Beyond the reach of bloody conflicts in eastern Democratic Republic of Congo, rescued apes swing from one branch to another under the leafy canopy at a wildlife sanctuary.
On the edge of a national park that is home to endangered gorillas, the Lwiro Ape Rehabilitation Centre (CRPL) has for two decades nursed wounded and traumatised animals to recovery and taken in orphans.
The centre houses scores of chimpanzees, gorillas and bonobos among its wards, often saved from poachers in a region where illegal activities go largely unchallenged in the insecurity caused by many armed groups.
During a recent visit, half a dozen apes gathered behind a fence to choose the best banana to peel and eat after a fresh food delivery.
Female chimpanzees walked around, carrying their babies on their backs.
Each of the 110 chimpanzees at the sanctuary in South Kivu province eats six kilogrames (13.2 pounds) of fruit, cereals and vegetables a day, its staff say. The infants are bottle-fed.
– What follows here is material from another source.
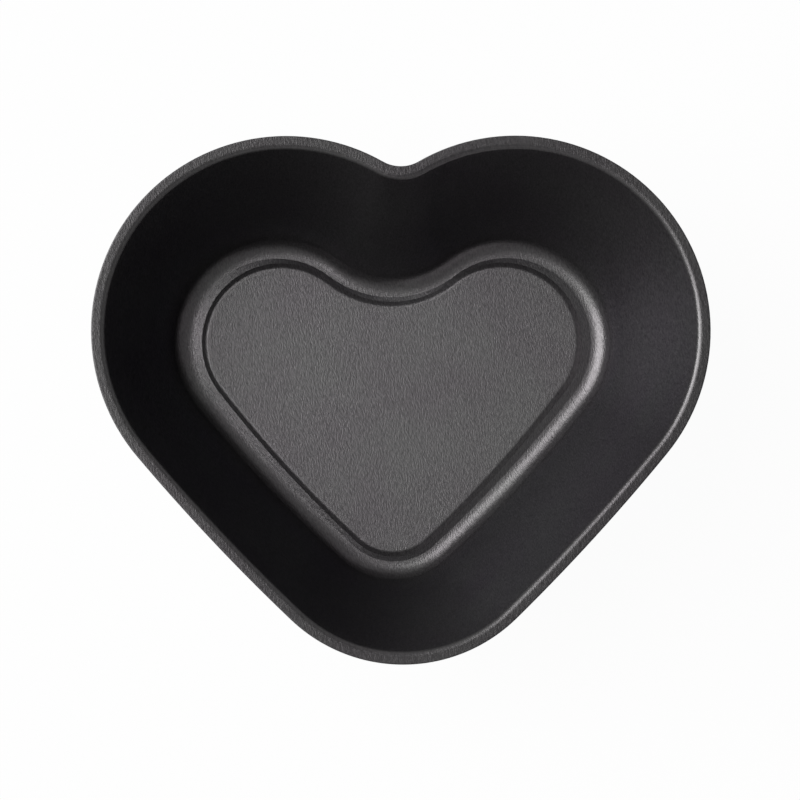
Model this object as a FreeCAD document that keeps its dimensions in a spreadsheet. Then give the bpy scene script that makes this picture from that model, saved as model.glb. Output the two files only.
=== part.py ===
# Heart-shaped cake pan, pressed from one steel sheet: a flat rim flange, a drafted wall,
# a rounded base corner, a groove ring that rises gently inwards and a floor panel
# raised inside it by a short step.
# Millimetres. X runs across the heart, +Y from the tip to the notch, +Z up.
# The origin is on the table, under the middle of the rim.
import FreeCAD, Part
import math
import os
import Sketcher
from FreeCAD import Placement, Rotation, Vector

# Each outline is a heart of six tangent arcs: notch, lobe, side, tip, side, lobe.
DRIVING_SIZES = (
    ("sheet_gauge", 0.6, "steel sheet with its coating"),
    ("pan_height", 36.0, "table to the top of the rim"),
    ("rim_width", 102.0, "over the flange, across the lobes"),
    ("rim_length", 87.0, "over the flange, lobe tops to tip"),
    ("rim_lobe_radius", 32.1, "outer edge of the flange"),
    ("rim_notch_radius", 5.9, "outer edge of the flange"),
    ("rim_side_radius", 339.0, "outer edge of the flange"),
    ("rim_tip_radius", 26.7, "outer edge of the flange"),
    ("flange_width", 2.0, "outer edge to the corner where wall and flange meet"),
    ("flange_bend_radius", 0.95, "top side of the sheet"),
    ("flange_edge_radius", 0.15, "both corners of the cut edge"),
    ("wall_run_across", 11.95, "level run of the wall where the lobes are widest"),
    ("wall_run_along", 12.7, "level run of the wall at the lobe tops and the tip"),
    ("base_lobe_shift", 1.0, "further out that each lobe has its centre at the base"),
    ("base_tip_shift", 0.65, "nearer the middle that the tip has its centre at the base"),
    ("base_notch_radius", 15.6, "corner where wall and groove meet"),
    ("base_side_radius", 218.0, "same corner"),
    ("base_bend_radius", 3.0, "inside of the sheet"),
    ("groove_flat", 0.3, "level stretch that the pan rests on"),
    ("groove_rise", 0.25, "gentle rise from there to the step"),
    ("groove_run", 0.85, "level run of that rise"),
    ("groove_lobe_extra", 0.75, "more run where it faces out of the lobes"),
    ("step_rise", 0.45, "groove to panel"),
    ("step_run", 0.8, "level run of the step up to the panel"),
    ("step_bend_radius", 0.5, "inside of each bend of groove and step"),
)

LEVEL_TOLERANCE = 1e-5
UP = 1
DOWN = -1

doc = FreeCAD.newDocument("heart_cake_pan")
sizes = doc.addObject("Spreadsheet::Sheet", "sizes")
for row, (alias, value, meaning) in enumerate(DRIVING_SIZES, start=1):
    sizes.set(f"A{row}", alias)
    sizes.set(f"B{row}", str(value))
    sizes.setAlias(f"B{row}", alias)
    sizes.set(f"C{row}", meaning)
doc.recompute()

# What follows from the driving sizes, as expressions on the sheet's cells.
WALL_RUN = "min(sizes.wall_run_across; sizes.wall_run_along)"
WALL_RISE = "(sizes.pan_height - sizes.sheet_gauge)"
WALL_TURN = f"(90 deg - atan({WALL_RUN} / {WALL_RISE}))"
GROOVE_TURN = "atan(sizes.groove_rise / sizes.groove_run)"
STEP_TURN = "atan(sizes.step_rise / sizes.step_run)"
# Where two sloping stretches meet: the mean of their slopes, and half their difference.
KNEE_MEAN = f"(({GROOVE_TURN} + {STEP_TURN}) / 2)"
KNEE_HALF = f"(({STEP_TURN} - {GROOVE_TURN}) / 2)"
# Past a bend, the far side's corner stands off by the gauge times the tangent of half the turn.
WALL_MITRE = f"(sizes.sheet_gauge * tan({WALL_TURN} / 2))"
GROOVE_MITRE = f"(sizes.sheet_gauge * tan({GROOVE_TURN} / 2))"
STEP_MITRE = f"(sizes.sheet_gauge * tan({STEP_TURN} / 2))"
KNEE_MITRE = f"(sizes.sheet_gauge * sin({KNEE_MEAN}) / cos({KNEE_HALF}))"
KNEE_DROP = f"(sizes.sheet_gauge * cos({KNEE_MEAN}) / cos({KNEE_HALF}))"
# The bottom is as wide as the two bends that meet in it, with a level stretch between.
BOTTOM_WIDTH = (
    f"(sizes.base_bend_radius * tan({WALL_TURN} / 2)"
    f" + sizes.step_bend_radius * tan({GROOVE_TURN} / 2) + sizes.groove_flat)"
)
SHEET_TOP = "sizes.sheet_gauge"
KNEE_TOP = "(sizes.sheet_gauge + sizes.groove_rise)"
KNEE_UNDERSIDE = f"({KNEE_TOP} - {KNEE_DROP})"
PANEL_UNDERSIDE = "(sizes.groove_rise + sizes.step_rise)"
PANEL_TOP = f"(sizes.sheet_gauge + {PANEL_UNDERSIDE})"
RIM_TOP = "sizes.pan_height"
RIM_UNDERSIDE = "(sizes.pan_height - sizes.sheet_gauge)"


def rim_outline():
    """The heart of the flange's outer edge."""
    return {
        "width": "sizes.rim_width",
        "length": "sizes.rim_length",
        "lobe": "sizes.rim_lobe_radius",
        "notch": "sizes.rim_notch_radius",
        "side": "sizes.rim_side_radius",
        "tip": "sizes.rim_tip_radius",
    }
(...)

“These orphaned baby chimps are coming to us because of insecurity and war,” centre manager Sylvestre Libaku said, urging the government to secure the region to “let the animals live peacefully in their natural habitat”.
– ‘Unhealed wounds’ –
Weeks or even months of effort are needed to stabilise an animal in its new home. Tarzan, a chimpanzee collected last June in Bunia in the troubled Ituri province to the north, still lives in quarantine.
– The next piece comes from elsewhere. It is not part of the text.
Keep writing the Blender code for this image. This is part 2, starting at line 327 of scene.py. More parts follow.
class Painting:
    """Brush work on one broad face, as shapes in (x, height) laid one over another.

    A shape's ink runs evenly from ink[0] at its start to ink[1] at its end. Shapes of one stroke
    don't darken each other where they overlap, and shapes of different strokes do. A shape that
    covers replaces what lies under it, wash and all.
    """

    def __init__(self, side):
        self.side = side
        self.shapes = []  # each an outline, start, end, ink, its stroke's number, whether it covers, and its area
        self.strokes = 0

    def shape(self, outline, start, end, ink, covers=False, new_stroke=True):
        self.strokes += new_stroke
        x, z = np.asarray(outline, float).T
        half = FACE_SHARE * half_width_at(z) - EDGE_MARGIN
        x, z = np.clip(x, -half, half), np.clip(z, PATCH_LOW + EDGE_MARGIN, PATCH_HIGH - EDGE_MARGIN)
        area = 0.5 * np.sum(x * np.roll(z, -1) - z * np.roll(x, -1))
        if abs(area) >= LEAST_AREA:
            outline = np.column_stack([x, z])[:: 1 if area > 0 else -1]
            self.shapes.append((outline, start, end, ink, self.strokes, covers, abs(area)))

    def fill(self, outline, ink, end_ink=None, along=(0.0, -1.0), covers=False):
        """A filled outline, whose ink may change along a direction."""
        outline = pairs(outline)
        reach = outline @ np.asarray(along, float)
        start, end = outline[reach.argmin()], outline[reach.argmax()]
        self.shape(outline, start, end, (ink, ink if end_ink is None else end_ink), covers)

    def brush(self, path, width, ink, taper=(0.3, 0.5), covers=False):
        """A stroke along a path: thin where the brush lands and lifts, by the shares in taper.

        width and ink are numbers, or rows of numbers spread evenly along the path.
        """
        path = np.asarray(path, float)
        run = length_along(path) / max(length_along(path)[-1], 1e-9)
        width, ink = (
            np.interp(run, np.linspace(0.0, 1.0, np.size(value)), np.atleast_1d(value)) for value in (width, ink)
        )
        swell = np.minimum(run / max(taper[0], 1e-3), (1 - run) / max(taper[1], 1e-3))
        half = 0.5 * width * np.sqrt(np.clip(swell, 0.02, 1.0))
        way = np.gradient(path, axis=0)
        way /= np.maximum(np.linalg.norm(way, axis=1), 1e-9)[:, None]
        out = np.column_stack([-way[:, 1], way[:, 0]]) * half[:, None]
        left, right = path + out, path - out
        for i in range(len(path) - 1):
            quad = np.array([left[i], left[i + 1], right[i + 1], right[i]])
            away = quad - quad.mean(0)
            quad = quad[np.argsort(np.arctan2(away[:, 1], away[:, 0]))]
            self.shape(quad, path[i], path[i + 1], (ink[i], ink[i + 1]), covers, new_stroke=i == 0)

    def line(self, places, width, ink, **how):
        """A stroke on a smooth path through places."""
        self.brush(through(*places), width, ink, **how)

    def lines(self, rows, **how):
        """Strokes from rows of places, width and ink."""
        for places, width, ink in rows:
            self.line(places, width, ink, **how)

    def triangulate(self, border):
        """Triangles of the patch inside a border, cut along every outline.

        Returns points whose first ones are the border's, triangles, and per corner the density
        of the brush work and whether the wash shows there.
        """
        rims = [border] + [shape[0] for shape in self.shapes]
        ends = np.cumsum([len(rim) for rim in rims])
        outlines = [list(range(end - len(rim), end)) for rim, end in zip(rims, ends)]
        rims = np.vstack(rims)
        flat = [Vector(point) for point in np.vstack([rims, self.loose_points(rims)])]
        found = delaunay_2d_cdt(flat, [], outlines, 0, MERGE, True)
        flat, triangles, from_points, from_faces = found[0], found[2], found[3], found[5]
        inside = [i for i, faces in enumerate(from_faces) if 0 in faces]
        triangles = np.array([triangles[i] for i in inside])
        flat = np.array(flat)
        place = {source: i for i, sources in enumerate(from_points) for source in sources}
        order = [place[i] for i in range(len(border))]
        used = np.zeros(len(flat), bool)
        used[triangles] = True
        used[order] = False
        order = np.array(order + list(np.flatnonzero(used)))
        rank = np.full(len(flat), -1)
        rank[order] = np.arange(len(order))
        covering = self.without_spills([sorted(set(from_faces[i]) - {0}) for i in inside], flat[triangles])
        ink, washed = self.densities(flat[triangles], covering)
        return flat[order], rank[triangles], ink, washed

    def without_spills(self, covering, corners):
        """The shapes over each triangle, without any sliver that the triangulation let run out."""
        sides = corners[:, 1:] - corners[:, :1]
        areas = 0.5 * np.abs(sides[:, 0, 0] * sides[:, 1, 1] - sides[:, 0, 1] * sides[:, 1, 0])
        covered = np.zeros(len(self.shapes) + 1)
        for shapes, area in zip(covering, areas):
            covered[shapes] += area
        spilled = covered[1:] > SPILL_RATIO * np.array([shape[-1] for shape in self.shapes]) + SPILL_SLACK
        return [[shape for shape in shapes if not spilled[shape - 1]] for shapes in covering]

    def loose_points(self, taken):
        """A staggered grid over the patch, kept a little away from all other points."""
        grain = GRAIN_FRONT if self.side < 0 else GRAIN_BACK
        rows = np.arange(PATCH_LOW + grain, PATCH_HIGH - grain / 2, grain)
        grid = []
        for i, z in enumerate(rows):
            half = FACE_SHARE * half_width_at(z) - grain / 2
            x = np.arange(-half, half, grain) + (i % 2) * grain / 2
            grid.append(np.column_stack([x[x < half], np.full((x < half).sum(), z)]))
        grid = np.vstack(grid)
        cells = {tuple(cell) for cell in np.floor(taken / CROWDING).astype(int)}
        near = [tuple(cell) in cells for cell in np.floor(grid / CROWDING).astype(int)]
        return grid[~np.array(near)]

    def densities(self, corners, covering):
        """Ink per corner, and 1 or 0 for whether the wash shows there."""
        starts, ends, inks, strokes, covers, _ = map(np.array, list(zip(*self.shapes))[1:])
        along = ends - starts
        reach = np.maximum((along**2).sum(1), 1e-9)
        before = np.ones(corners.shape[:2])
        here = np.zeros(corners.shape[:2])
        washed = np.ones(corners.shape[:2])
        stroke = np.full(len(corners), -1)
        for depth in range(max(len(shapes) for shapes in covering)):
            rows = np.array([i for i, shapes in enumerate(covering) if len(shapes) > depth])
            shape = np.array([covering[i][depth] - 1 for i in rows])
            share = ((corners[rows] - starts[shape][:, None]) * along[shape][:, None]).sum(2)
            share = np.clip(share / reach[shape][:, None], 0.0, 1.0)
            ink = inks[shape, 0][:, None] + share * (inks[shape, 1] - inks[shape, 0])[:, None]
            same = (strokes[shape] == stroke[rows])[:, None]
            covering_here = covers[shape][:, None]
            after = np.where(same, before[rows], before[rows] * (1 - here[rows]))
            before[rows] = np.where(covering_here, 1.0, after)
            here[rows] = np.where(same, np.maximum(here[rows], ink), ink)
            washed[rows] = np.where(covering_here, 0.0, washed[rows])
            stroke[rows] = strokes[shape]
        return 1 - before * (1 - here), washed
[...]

The ape has unhealed wounds on his skull, but “is doing better. The hair is starting to grow [but] he is still kept in his cage, waiting for him to be able to mix with the others”, Libaku said.
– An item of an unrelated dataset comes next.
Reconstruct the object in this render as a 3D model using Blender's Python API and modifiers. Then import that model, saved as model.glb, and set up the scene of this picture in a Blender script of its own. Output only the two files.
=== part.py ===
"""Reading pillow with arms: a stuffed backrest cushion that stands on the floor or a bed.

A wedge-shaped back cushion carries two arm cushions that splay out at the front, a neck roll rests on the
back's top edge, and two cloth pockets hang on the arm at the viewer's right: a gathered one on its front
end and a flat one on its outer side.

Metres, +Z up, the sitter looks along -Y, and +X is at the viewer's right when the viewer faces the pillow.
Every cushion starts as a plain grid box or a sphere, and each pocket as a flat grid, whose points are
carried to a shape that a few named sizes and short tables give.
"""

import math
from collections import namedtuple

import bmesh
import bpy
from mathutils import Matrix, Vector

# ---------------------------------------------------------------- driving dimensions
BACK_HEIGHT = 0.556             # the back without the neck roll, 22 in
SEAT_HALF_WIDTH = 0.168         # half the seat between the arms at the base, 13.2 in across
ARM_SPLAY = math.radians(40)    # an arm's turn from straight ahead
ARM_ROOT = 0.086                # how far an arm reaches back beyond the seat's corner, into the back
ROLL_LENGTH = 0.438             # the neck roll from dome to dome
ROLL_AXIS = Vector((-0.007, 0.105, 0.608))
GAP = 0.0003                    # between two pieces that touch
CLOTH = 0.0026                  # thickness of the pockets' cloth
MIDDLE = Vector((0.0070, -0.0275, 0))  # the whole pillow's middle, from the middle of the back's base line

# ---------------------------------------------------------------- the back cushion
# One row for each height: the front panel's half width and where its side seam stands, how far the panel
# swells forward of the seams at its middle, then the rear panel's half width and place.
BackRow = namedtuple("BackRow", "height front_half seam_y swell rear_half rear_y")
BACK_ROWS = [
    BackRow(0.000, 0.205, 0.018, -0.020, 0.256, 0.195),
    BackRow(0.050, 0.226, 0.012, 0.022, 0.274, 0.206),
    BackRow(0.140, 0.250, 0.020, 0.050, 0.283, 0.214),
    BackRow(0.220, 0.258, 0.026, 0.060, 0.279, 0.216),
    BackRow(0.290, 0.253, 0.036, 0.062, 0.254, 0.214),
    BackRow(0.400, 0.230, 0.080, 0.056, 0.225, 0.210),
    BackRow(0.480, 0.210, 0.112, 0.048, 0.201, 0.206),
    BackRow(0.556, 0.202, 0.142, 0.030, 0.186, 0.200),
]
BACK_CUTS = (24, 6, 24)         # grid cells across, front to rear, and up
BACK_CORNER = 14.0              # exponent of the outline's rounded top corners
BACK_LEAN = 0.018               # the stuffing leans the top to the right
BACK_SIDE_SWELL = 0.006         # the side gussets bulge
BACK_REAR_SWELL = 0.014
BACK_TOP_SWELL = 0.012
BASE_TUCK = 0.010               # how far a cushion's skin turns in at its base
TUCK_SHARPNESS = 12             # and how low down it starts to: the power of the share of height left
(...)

However, Byaombe, another injured chimpanzee picked up more than a year ago, is a source of worry. The animal receives care every day but “without success — its future is not reassuring”, he said.
In his laboratory, Damien Muhugura handles samples taken from sick animals.
“We do parasitological analyses to search for intestinal worms, for example,” among other bacteriological and biochemical risks, he explained.
The facility extends over four hectares (almost 10 acres) inside the Kahuzi-Biega National Park, named after two extinct volcanoes and listed as a UN World Heritage Site.
Animals brought in from large forests where they roamed freely “feel trapped” on the small territory, said Assumani Martin, a veterinarian for the CRPL.
In November 2020, 39 grey parrots were released into the Kahuzi-Biega forest, after a stay for adaptation at the Lwiro facility, founded in 2002 by the Congolese Institute for the Conservation of Nature and the Centre for Research in Natural Sciences.
Since then, no animals have been introduced to the reserve because of the insecurity in and around the protected domain, Libaku says.
Covering 600,000 hectares, the national park lies between the extinct Kahuzi and Biega volcanoes. It provides a sanctuary to a remarkable diversity of wildlife, including some 250 eastern lowland gorillas, the last of their kind.
UNESCO describes the park as “one of the ecologically richest regions of Africa and worldwide”, but it is also one of 52 sites on the World Heritage endangered list for the planet.